The design challenge was to shave 300 to 400 grams off the weight of the ball while keeping its main reason for existence, making electricity. Also, the material had to be soft, durable and waterproof.

Iterative design process

O’Connor and her colleagues are constantly looking for improvements, and they worked on miniaturizing the machines that are hidden inside the ball.

"Now the inside housing is the size of a fist," O'Connor said. "We shrunk all the pieces down to half the size and knocked off a lot of weight."

The new ball is 480 grams, and the outside and inside are made of softer materials, a combination of polyurethane and EVA foam, a rubber-like material used in products like soccer cleats and fishing rods.
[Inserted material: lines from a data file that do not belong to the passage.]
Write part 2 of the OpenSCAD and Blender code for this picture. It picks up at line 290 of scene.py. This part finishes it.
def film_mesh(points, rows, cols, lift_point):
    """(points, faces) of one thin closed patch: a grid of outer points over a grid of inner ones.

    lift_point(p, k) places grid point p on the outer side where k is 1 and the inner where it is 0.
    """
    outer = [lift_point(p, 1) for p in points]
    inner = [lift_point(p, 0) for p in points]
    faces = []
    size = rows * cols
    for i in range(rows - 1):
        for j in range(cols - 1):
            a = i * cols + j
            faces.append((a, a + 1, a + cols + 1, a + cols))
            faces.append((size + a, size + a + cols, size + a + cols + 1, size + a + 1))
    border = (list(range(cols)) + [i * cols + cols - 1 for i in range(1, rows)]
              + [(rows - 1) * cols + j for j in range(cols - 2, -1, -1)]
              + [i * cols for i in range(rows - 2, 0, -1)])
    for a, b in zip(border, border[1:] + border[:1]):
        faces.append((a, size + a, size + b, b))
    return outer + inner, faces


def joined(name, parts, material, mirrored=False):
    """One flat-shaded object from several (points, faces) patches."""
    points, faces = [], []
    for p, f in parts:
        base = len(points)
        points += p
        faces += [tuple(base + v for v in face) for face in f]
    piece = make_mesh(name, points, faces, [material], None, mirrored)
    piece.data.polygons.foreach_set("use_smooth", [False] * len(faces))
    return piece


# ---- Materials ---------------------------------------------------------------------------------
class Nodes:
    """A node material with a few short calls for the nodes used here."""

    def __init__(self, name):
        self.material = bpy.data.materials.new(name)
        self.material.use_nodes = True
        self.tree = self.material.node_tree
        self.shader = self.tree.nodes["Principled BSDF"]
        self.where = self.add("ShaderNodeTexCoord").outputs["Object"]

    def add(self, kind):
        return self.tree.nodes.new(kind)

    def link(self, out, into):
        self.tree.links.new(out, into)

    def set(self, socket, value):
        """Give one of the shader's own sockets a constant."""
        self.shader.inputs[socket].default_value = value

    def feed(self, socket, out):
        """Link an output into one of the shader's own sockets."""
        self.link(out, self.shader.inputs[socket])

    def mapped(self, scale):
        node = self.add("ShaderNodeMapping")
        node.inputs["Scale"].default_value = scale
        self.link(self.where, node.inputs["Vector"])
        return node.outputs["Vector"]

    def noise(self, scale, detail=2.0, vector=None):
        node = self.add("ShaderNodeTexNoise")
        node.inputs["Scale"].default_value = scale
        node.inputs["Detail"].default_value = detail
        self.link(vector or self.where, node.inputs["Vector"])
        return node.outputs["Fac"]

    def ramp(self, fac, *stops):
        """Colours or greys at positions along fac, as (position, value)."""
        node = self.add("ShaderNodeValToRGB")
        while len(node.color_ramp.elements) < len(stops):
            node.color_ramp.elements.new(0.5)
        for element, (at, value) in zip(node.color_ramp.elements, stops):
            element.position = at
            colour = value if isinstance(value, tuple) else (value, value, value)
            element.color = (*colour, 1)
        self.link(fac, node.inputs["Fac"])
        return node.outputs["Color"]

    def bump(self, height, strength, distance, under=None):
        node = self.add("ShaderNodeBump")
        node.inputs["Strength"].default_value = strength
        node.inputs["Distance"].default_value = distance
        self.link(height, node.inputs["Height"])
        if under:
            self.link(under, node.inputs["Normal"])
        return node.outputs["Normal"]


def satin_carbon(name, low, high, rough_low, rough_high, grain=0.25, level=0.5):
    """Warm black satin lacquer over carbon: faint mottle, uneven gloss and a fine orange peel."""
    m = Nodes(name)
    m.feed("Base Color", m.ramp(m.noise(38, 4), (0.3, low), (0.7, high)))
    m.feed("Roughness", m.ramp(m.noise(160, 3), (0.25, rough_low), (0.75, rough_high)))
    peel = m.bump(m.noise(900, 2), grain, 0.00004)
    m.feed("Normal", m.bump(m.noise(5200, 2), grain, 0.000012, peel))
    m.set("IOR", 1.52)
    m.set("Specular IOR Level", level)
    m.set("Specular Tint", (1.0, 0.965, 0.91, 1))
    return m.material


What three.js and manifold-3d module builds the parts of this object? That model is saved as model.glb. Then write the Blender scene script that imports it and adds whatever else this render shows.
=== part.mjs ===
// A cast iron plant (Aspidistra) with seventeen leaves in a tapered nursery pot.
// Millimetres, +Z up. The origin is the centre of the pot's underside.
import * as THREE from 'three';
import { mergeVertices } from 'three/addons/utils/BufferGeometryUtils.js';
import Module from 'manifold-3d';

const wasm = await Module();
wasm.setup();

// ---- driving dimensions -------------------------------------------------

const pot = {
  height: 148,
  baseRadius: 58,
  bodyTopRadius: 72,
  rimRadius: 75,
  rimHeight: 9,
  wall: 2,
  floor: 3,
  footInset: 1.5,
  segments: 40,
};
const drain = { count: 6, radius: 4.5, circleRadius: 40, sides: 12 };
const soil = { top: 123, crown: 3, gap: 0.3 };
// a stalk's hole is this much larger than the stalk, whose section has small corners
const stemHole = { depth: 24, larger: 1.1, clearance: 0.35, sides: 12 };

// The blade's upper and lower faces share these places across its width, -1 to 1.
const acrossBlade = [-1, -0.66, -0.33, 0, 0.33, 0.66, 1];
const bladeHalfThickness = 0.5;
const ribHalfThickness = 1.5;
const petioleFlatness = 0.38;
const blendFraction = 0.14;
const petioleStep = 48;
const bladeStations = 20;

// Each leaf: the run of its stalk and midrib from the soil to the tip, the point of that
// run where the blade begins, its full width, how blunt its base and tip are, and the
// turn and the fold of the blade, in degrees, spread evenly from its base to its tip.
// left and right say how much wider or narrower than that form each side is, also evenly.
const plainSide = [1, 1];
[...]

Also, the ball doesn't have air inside of it. Air-filled balls often last less than a month on the rough, rock-strewn fields that many children play on. Soccket is durable and can take the punishment.

The material changes also made the ball bounce more like a real soccer ball. That was a huge breakthrough.

The ball could still be lighter, and O'Connor and the design team at Uncharted Play continue tinkering.

"We're constantly trying to improve the product. We're happy with it now, but we can always improve."

An idea blooms

Families in Gustavo’s village received 150 of the Soccket balls recently from the non-profit Childfund Mexico and Fundacion Televisa. Childfund also gave out 150 balls in Africa.

The non-profit is dipping its toe in the water with the Soccket to see if it catches on. The group has been working for years to find a solution to help replace unhealthy fuels in the homes of the people it works with.

"We especially want to eliminate kerosene in the home," said Marcia Roeder of Childfund. "It's killing them and it’s also very expensive."

The World Health Organization says chronic exposure to kerosene may result in minor health problems like irritability and restlessness to more serious afflictions like convulsions, coma and death. Also, kerosene is extremely flammable and leads to fire deaths in the world’s poorest communities.

Gabriela Ramirez Hernandez of Childfund Mexico, which has distributed the balls in Yohualichan, said the Soccket is already having an effect, and in some unexpected ways.

The children can do their homework at night, but the lights from the ball are also helping families make more money by allowing them to work longer hours at home.

Most income in Yohualichan is made by women who sew or make tortillas for a living, Hernandez said. Gustavo’s parents make about $4 a day, she said.

Now the LED light is allowing some of the women to sew after dark, which means they can earn more money.

"We did not realize the economic benefit the ball might have, so that was a surprise," Hernandez said.

Momentum

Uncharted Play used a  Kickstarter campaign this spring to help it increase production of the Soccket. It sought to raise $75,000 and blew past that with $92,296 raised from 1,094 donors.

The ball and its potential as a game-changing product has also gotten support from some of the most powerful people on the planet.

"It's an idea for clean energy that I think it's fair to say hardly anyone else on the planet had ever thought of," former President Bill Clinton said last year during a Clinton Global Initiative talk.

"It's quite extraordinary, really -- kick a ball, turn on a light."